The cache holds GPS pings. The engine joins them to the operational GIS layers (routes, parcels, facilities) once, producing the canonical enriched ping stream. Every downstream product reads enriched pings and applies its own arithmetic — patterns aggregates over long windows, RouteView renders a single day, future products will do other things — but no product performs its own spatial join. This keeps the spatial work in one place where it can be optimized, tested, and reasoned about, and it keeps each product small enough to understand on its own.
Modules¶
opentrash.core¶
Foundational primitives that every other module depends on: CRS conversion (working CRS ↔ web CRS), a shared DuckDB session helper with the spatial extension wired in, and vehicle-ID parsing utilities. No business logic lives here.
opentrash.adapters.gps¶
Pluggable GPS adapters that implement a small read-only protocol. Ships
with geotab (using the mygeotab library) and postgres (PostgreSQL or
PostGIS). Adding a new source means implementing one class. Credentials
flow through environment variables — never hard-coded, never logged.
opentrash.cache¶
A date-partitioned GPS cache (cache/YYYY-MM-DD/<vehicle>.parquet) plus
secondary indexes for fast lookup. The cache is the substrate the engine
consumes; populating it is a fast, idempotent operation that runs once
per day per fleet.
opentrash.prep¶
One-time preparation of static GIS layers: parcels, sites (with a spatial join into parcels), routes, and facilities. Output is a set of WKB-backed parquet files optimized for the engine's join workload.
opentrash.tonnage¶
A hash-based, idempotent ingest pipeline for landfill weight records. Includes cleaners for the RAD and ARTS source formats. Year-partitioned on disk; designed for incremental updates without ever double-counting.
opentrash.engine¶
The routing engine. enrichment.py performs the unified spatial-join pass
over routes, parcels, and facilities, producing the canonical enriched-ping
stream. segments.py builds the load-organized workday timeline:
depot departure → windshield → collection → dump → depot arrival, with
cumulative haversine mileage and choreography-violation flags.
opentrash.patterns¶
Route-agnostic per-parcel service-signature detection. Detects weekly,
weekly-double, and biweekly signatures from enriched pings using a chunked
DuckDB CTAS pipeline. Detection groups on (APN, vehicle_id) only —
route columns are sidecar metadata, never detection keys. Outputs are
partitioned parquet files with idempotent, skip-if-fresh writes.
opentrash.routeview¶
Interactive single-route, single-day, single-vehicle HTML map rendering. The truck's trail renders as colored GPS dots (granularity preserved), parcels color by served / missed / unknown, patterns expectations appear in parcel popups, and per-load tonnage is matched by vehicle + time window against the tonnage records. Output is a single self-contained HTML file per route + day + vehicle.

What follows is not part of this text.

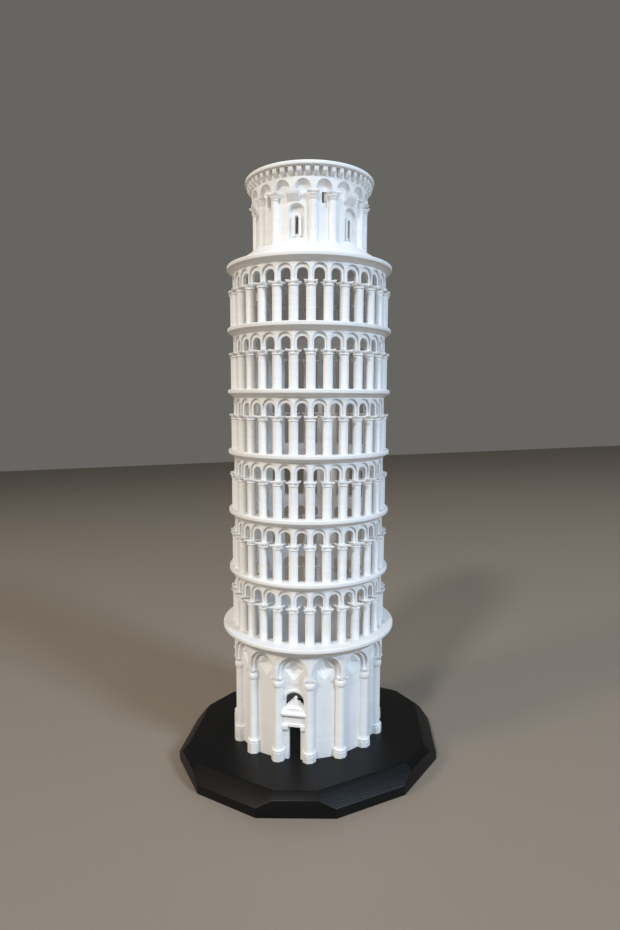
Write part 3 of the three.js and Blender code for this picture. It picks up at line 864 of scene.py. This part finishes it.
pier_corbel = slanted_block(PIER_CORBEL_HALF, PIER_CORBEL_NEAR, [
    (24.42, 230.3), (24.42, 228.85), (24.3, 228.65), (22.75, 226.35), (22.5, 226.05)])
white_piece("pier_corbels", Shape().around(pier_corbel, OVER_NICHES), "belfry_arcade")

band_foot = BELFRY_TOP - 0.1
band = Shape().add(turned(
    [(BELFRY_INNER, band_foot), (BELFRY_FACE, band_foot), (BELFRY_FACE, BAND_TOP),
     (BELFRY_INNER, BAND_TOP)], RING_SIDES, closed=True))
band.around(bracket(**BRACKET), evenly(BRACKET_BEARING, BRACKETS))
white_piece("bracket_band", band, "corbel_ring")

rim = [(BELFRY_INNER, RIM["foot"]), (26.6, RIM["foot"])] + lip(**RIM)
rim += [(BELFRY_INNER + 0.4, 240.0), (BELFRY_INNER, 239.7)]
white_piece("top_rim", Shape().add(turned(rim, RING_SIDES, closed=True)), "belfry_rim")

deck = [(0.02, 236.2), (19.9, 236.2), (20.3, 236.4), (20.3, 237.5), (19.2, 237.75), (18.6, 237.6),
        (4, 237.8), (0.02, 237.82)]
white_piece("roof_slab", Shape().add(turned(deck, DECK_SIDES)), "roof_deck")

# ---- floor, lights and camera -----------------------------------------------------------------

FLOOR_COLOUR = (0.3, 0.255, 0.21, 1)
FLOOR_ROUGHNESS = 0.55
WORLD_COLOUR = (0.135, 0.13, 0.12, 1)

bpy.ops.mesh.primitive_plane_add(size=8, location=(0, 0, 0))
floor_plane = bpy.context.object
floor_plane.name = "floor"
floor_material = bpy.data.materials.new("floor")
floor_material.use_nodes = True
floor_shader = floor_material.node_tree.nodes["Principled BSDF"]
floor_shader.inputs["Base Color"].default_value = FLOOR_COLOUR
floor_shader.inputs["Roughness"].default_value = FLOOR_ROUGHNESS
floor_plane.data.materials.append(floor_material)


def area_light(name, place, target, size, power, colour):
    data = bpy.data.lights.new(name, "AREA")
    data.shape = "DISK"
    data.size = size
    data.energy = power
    data.color = colour
    light = bpy.data.objects.new(name, data)
    light.location = place
    light.rotation_mode = "QUATERNION"
    light.rotation_quaternion = (Vector(target) - Vector(place)).to_track_quat("-Z", "Y")
    bpy.context.scene.collection.objects.link(light)


area_light("key", (-0.6, -1.7, 1.5), (0, 0, 0.12), 0.3, 21.5, (1.0, 0.975, 0.94))
area_light("left", (-1.3, -0.9, 1.0), (0, 0, 0.1), 0.4, 10, (1.0, 0.84, 0.66))
area_light("right", (1.3, -1.1, 1.0), (0, 0, 0.1), 0.4, 26, (0.62, 0.79, 1.0))
area_light("top", (0.1, 0.1, 1.9), (0, 0, 0.1), 0.4, 3, (1.0, 0.95, 0.86))

world = bpy.data.worlds.new("studio")
world.use_nodes = True
world.node_tree.nodes["Background"].inputs["Color"].default_value = WORLD_COLOUR
world.node_tree.nodes["Background"].inputs["Strength"].default_value = 1
bpy.context.scene.world = world
bpy.context.scene.view_settings.view_transform = "Standard"

CAMERA_PLACE = Vector((29.55, -273.42, 141.5))      # in millimetres, in the CAD's frame
CAMERA_LOOK = Vector((-0.0842, 0.9955, -0.0437))
CAMERA_UP = Vector((0.0408, 0.0473, 0.998))
FOCAL_PIXELS = 600
LONG_SIDE_PIXELS = 930

camera_data = bpy.data.cameras.new("camera")
camera_data.lens = camera_data.sensor_width * FOCAL_PIXELS / LONG_SIDE_PIXELS
camera_data.clip_start = 0.01
camera = bpy.data.objects.new("camera", camera_data)
back = -CAMERA_LOOK.normalized()
right = CAMERA_UP.cross(back).normalized()
up = back.cross(right)
turn = Matrix((right, up, back)).transposed().to_4x4()
camera.matrix_world = Matrix.Translation(CAMERA_PLACE * MM) @ turn
bpy.context.scene.collection.objects.link(camera)
bpy.context.scene.camera = camera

Coordinate reference systems¶
The working CRS is EPSG:2230 (California State Plane Zone 6, US feet)
by default. This is configurable through opentrash.core.crs; users in
other state plane zones should set their working CRS to whatever provides
metric-friendly, distance-true geometry for their area of operations.
The web CRS for rendered HTML is EPSG:4326 (WGS 84, longitude /
latitude). The render layer in routeview handles the reprojection.
Buffered geometries (e.g., HTC route buffers at 150 feet) use the working CRS so that the buffer distance is meaningful.
Data flow¶
For a typical day, the flow is:
- GPS ingest (
opentrash.adapters.gps→opentrash.cache) — pulls the day's GPS pings into the cache. - Engine (
opentrash.engine.enrichment) — joins pings against routes, parcels, and facilities. Produces enriched pings. - Segments (
opentrash.engine.segments) — derives the load-organized timeline from enriched pings. - Patterns (
opentrash.patterns) — runs against a long window of enriched pings (months to years), not just today's data. - RouteView (
opentrash.routeview) — combines today's enriched pings, today's segments, and the latest patterns into a single HTML per route + vehicle.
Patterns is the macro view: it answers "what does this parcel typically look like over a long horizon?" RouteView is the micro view: it answers "what happened today on this route?" Together they form a validation loop between long-period prediction and single-day reality.
Versioning and stability¶
opentrash follows Semantic Versioning. While the
package is in 0.x, breaking changes between minor versions (0.1 → 0.2)
are possible and will be documented in the Changelog.
At 1.0.0 the API contract tightens: breaking changes will require a major
version bump.
The package is released under the Apache License 2.0.